» PROBLEM TO SOLVE:
Reproduce exactly the lines below, from the first through the one containing "the strap eye.", and nothing more.

» DATASET EXCERPT:
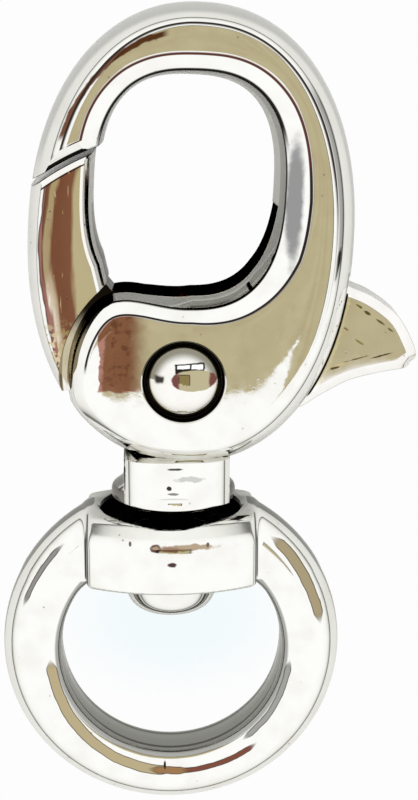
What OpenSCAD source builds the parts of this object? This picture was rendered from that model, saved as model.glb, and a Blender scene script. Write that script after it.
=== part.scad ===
// Swivel snap hook: an oval die-cast hook with a spring gate worked by a thumb tab,
// turning on a button-headed rivet in a round strap eye.
// It lies on its back: X to the thumb tab, Y along the swivel axis to the hook tip,
// Z up through the front face. The origin is the centre of the strap eye.

/* [Hook body] */
// Width of the oval body
body_w = 28; // [26:0.5:31]
// Length of the oval body along the swivel axis
body_h = 39.6; // [38:0.2:44]
// Thickness of the body from face to face
body_t = 10.4; // [9.6:0.2:12]
// Distance from the swivel axis to the middle of the oval
body_shift = 1.9; // [1:0.1:3]
// Squareness of the oval, where 2 is a true ellipse
body_square = 2.18; // [2:0.02:2.4]
// Lean of the oval and of its opening toward the thumb tab, in degrees
lean = 3; // [0:0.5:5]
// Width of the rounding along the outer edge
edge_round = 2.6; // [2:0.1:3]
// Rise of the front face from its rim to its middle
crown = 0.15; // [0:0.05:0.3]

/* [Opening] */
// Width of the opening between its front edges
opening_w = 16.4; // [14:0.2:17]
// Height of the opening between its front edges
opening_h = 20.2; // [18:0.2:21]
// Height of the opening's middle above the middle of the oval
opening_up = 4.5; // [4:0.1:5.5]
// Distance from the swivel axis to the opening's middle
opening_shift = 1.55; // [1:0.05:2.2]
// Squareness of the opening, where 2 is a true ellipse
opening_square = 2.6; // [2:0.1:3]
// Width of the bevel along the edge of the opening
bevel_w = 1.65; // [1:0.05:2]
// Depth of that bevel
bevel_h = 0.75; // [0.4:0.05:1]
// How far the hook's inner wall bulges past its front edge
bulge = 0.75; // [0.3:0.05:1]

/* [Gate and lever] */
// Distance from the swivel axis to the gate's pivot
pivot_x = 1.1; // [0.5:0.1:2]
// Height of the pivot above the lowest point of the oval
pivot_up = 8.1; // [7.6:0.1:9]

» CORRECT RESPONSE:
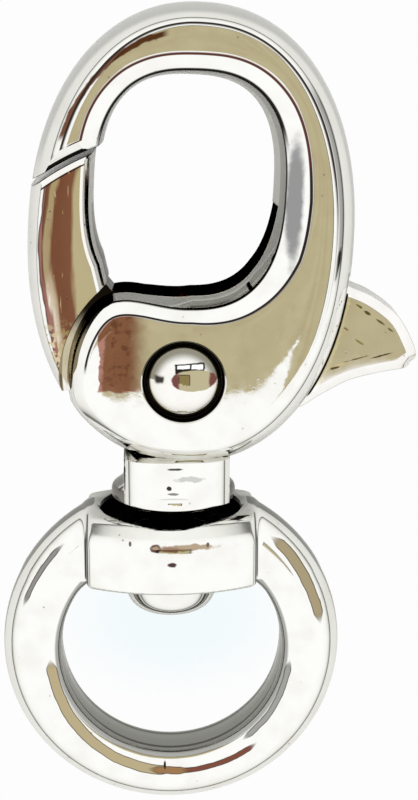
What OpenSCAD source builds the parts of this object? This picture was rendered from that model, saved as model.glb, and a Blender scene script. Write that script after it.
=== part.scad ===
// Swivel snap hook: an oval die-cast hook with a spring gate worked by a thumb tab,
// turning on a button-headed rivet in a round strap eye.
// It lies on its back: X to the thumb tab, Y along the swivel axis to the hook tip,
// Z up through the front face. The origin is the centre of the strap eye.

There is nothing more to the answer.